Efeito cascata
Luiz Garcia
O Globo - 28/12/2010
Os jornais, todos eles, erram quando noticiam que senadores, deputados ou vereadores terão reajuste salarial. Não porque nossos operosos representantes deixarão de levar mais dinheiro para casa no fim do mês. E sim porque mandato parlamentar não é emprego e não paga salário: o nome correto é subsídio.
Faz diferença? Deveria fazer. O salário representa a remuneração justa - isto é, correspondente à produtividade - de um trabalhador. É assim na iniciativa privada, obrigatoriamente, pelo menos em tese: a operosidade do funcionário produz os recursos que, descontado o lucro do patrão, alimentarão a folha de pagamentos. E o patrão esperto premia a diligência e a competência do trabalhador porque o seu lucro será maior no fim de cada mês.
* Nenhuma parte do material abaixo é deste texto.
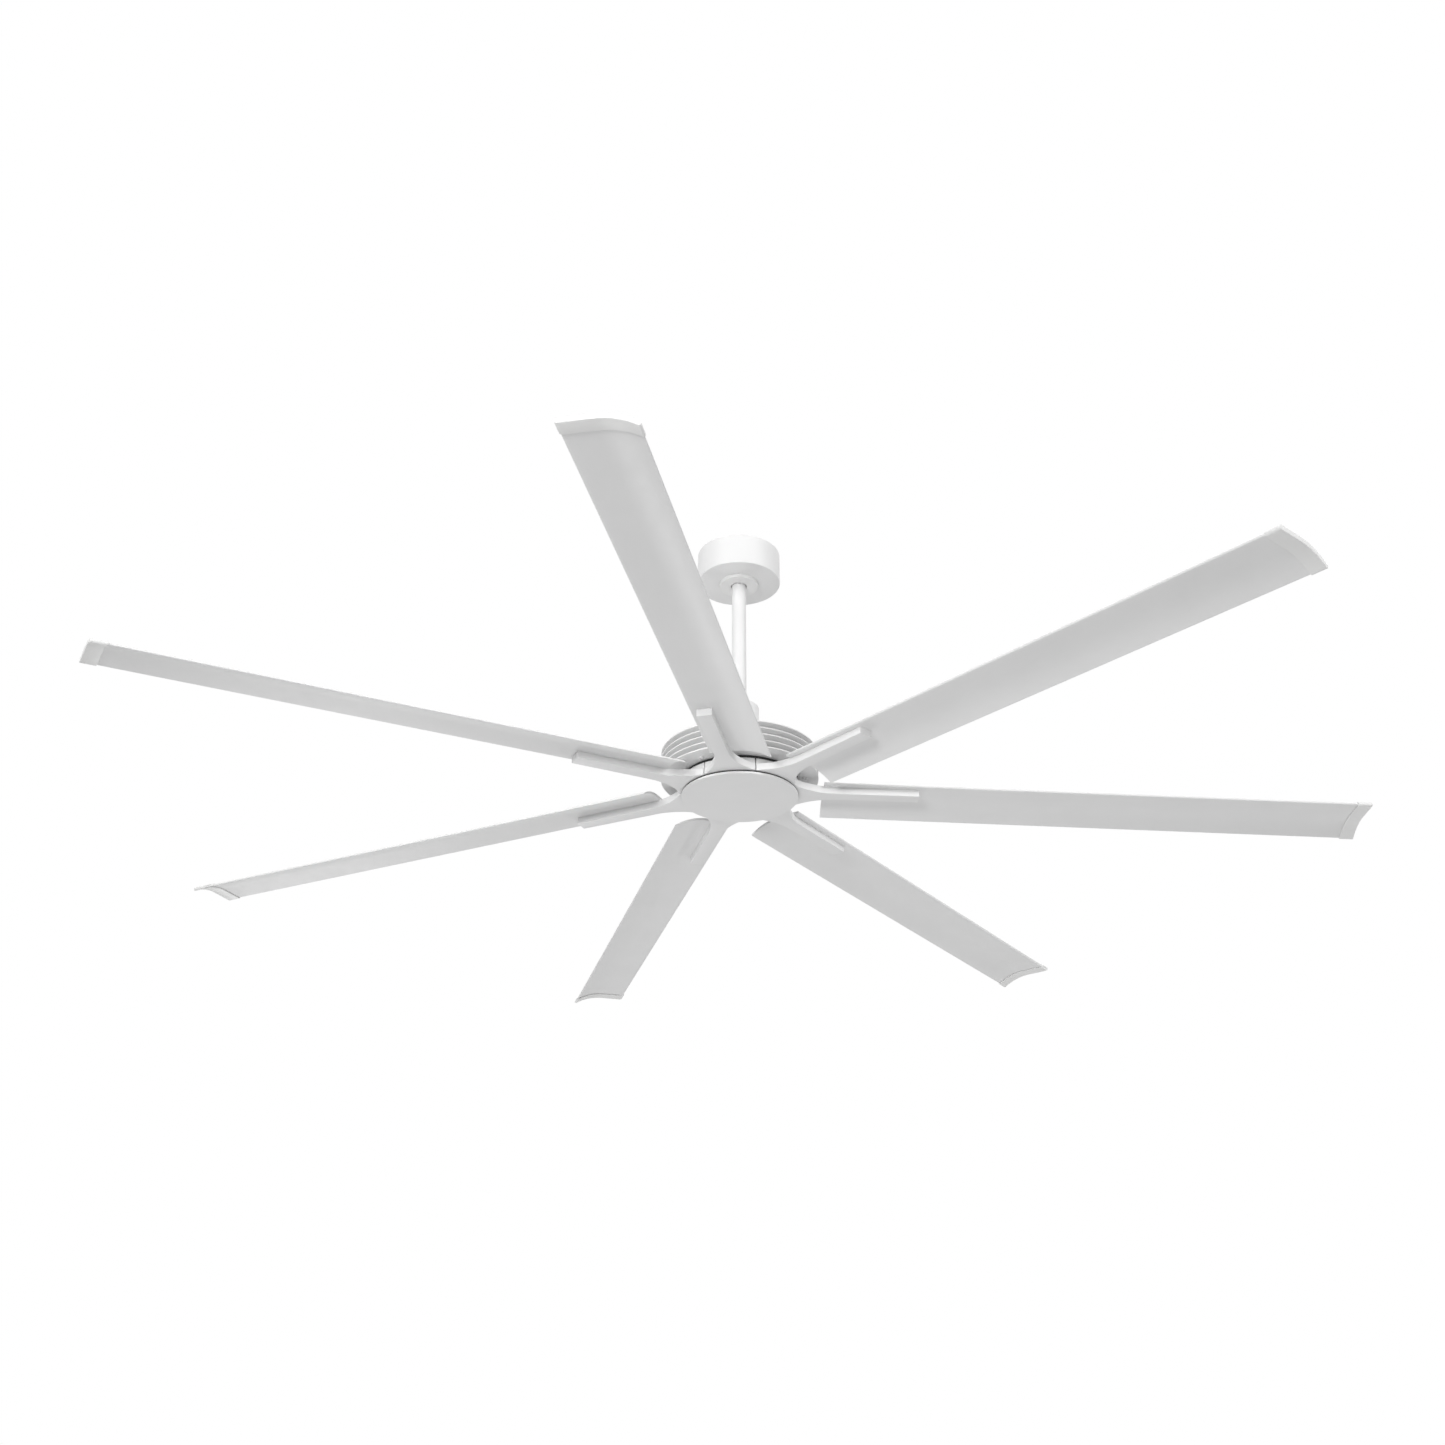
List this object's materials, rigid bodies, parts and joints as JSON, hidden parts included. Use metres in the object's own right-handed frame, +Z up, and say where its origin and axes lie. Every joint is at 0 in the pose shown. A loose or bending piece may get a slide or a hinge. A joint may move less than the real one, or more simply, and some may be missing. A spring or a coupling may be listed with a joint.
{
  "type": "ceiling fan",
  "caption": "Ceiling fan with long curved blades on flat cast arms, a finned motor housing and a short downrod that hangs from a ball hanger under a round canopy.",
  "frame": {"origin": "on the fan axis in the ceiling plane, at the centre of the slot pattern in the hanger bracket's top face", "axes": "+Z up into the ceiling along the fan axis, +X along the line of the two ceiling slots, +Y towards the receiver side; the blades turn about Z"},
  "size_m": [2.0779, 2.0969, 0.5024],
  "materials": {
    "white_powder_coat": "matte",
    "white_blade_coat": "satin",
    "white_plastic": "matte",
    "white_screw_paint": "satin",
    "black_flange_paint": "matte",
    "zinc_steel": "satin",
    "bearing_steel": "polished",
    "lamination_steel": "matte",
    "magnet_ferrite": "matte",
    "copper_wire": "satin",
    "black_nylon": "matte",
    "grey_potting_case": "matte"
  },
  "bodies": {
    "ceiling_mount": {"hanger_bracket": "zinc_steel", "canopy": "white_powder_coat", "canopy_trim": "white_plastic", "canopy_screws": "zinc_steel", "receiver_module": "grey_potting_case", "receiver_screws": "zinc_steel"},
    "hanging_frame": {"hanger_ball": "black_nylon", "ball_pin": "zinc_steel", "ball_set_screw": "zinc_steel", "downrod": "white_powder_coat", "motor_yoke": "white_powder_coat", "yoke_bolts": "zinc_steel", "rod_pin": "zinc_steel", "rod_pin_clip": "zinc_steel", "yoke_set_screws": "zinc_steel", "coupling_cover": "white_powder_coat", "motor_housing": "white_powder_coat", "housing_bottom_plate": "white_powder_coat", "plate_screws": "white_screw_paint", "stator_core": "lamination_steel", "stator_coils": "copper_wire", "lower_bearing_outer_race": "bearing_steel", "lower_bearing_balls": "bearing_steel", "upper_bearing_outer_race": "bearing_steel", "upper_bearing_balls": "bearing_steel"},
    "rotor": {"motor_shaft": "bearing_steel", "rotor_drum": "lamination_steel", "rotor_magnets": "magnet_ferrite", "rotor_flange": "black_flange_paint", "shaft_nut": "zinc_steel", "bracket_bolts": "zinc_steel", "blade_screws": "white_screw_paint", "cover_disc": "white_powder_coat", "cover_seal": "black_nylon", "lower_bearing_inner_race": "bearing_steel", "upper_bearing_inner_race": "bearing_steel", "blade_bracket_1": "white_powder_coat", "blade_1": "white_blade_coat", "tip_cap_1": "white_plastic", "blade_bracket_2": "white_powder_coat", "blade_2": "white_blade_coat", "tip_cap_2": "white_plastic", "blade_bracket_3": "white_powder_coat", "blade_3": "white_blade_coat", "tip_cap_3": "white_plastic", "blade_bracket_4": "white_powder_coat", "blade_4": "white_blade_coat", "tip_cap_4": "white_plastic", "blade_bracket_5": "white_powder_coat", "blade_5": "white_blade_coat", "tip_cap_5": "white_plastic", "blade_bracket_6": "white_powder_coat", "blade_6": "white_blade_coat", "tip_cap_6": "white_plastic", "blade_bracket_7": "white_powder_coat", "blade_7": "white_blade_coat", "tip_cap_7": "white_plastic"}
  },
  "joints": [
    {"name": "hanger_swing", "type": "hinge", "parent": "ceiling_mount", "child": "hanging_frame", "pos_m": [0, 0, -0.0305], "axis": [1, 0, 0], "range_deg": [-2, 2]},
    {"name": "rotor_spin", "type": "hinge", "parent": "hanging_frame", "child": "rotor", "pos_m": [0, 0, -0.44], "axis": [0, 0, 1], "continuous": true}
  ]
}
Já os subsídios - e não salários - do vereador, do deputado e do senador, lamentavelmente, não mantêm qualquer relação de causa e consequência com a sua operosidade. Este mês, deputados e senadores aumentaram seus subsídios em 62%. Isso não aconteceu porque sua dedicação e sua produtividade aumentaram em qualquer proporção. Aumentaram porque podiam aumentar - e porque o eleitor tem memória curta. Na verdade, nem por isso: ele não teria a opção de votar num deputado ou senador que tivesse recusado os 62% com o argumento, que seria recebido com vaia estrondosa pelo plenário, de que a legislação em causa própria exige, pelo menos, comedimento. Essa vaia, pelo visto e sabido, nunca será ouvida.
A farra federal será também estadual e municipal a partir de 2013, num efeito cascata que varia de estado para estado: os deputados estaduais ganham uma porcentagem que pode ser de até 75%, dos vencimentos dos federais, e os vereadores podem ganhar igual fatia do que recebem os estaduais. É assim porque é assim: não existe fórmula que equipare remuneração com produtividade. De certa maneira, antes isso: dá para se imaginar o festival nacional de projetos de lei municipais e estaduais, se disso dependesse o contracheque de deputados e vereadores.
Em tese, faz algum sentido que a remuneração do trabalho legislativo em estados e municípios tenha como parâmetro os vencimentos dos representantes federais. E que estes se inspirem, por assim dizer, na remuneração do presidente da República. Mas este, ou esta, que não pagam casa, comida e avião, com certeza não precisavam ganhar o que ganham. O efeito cascata é assustador.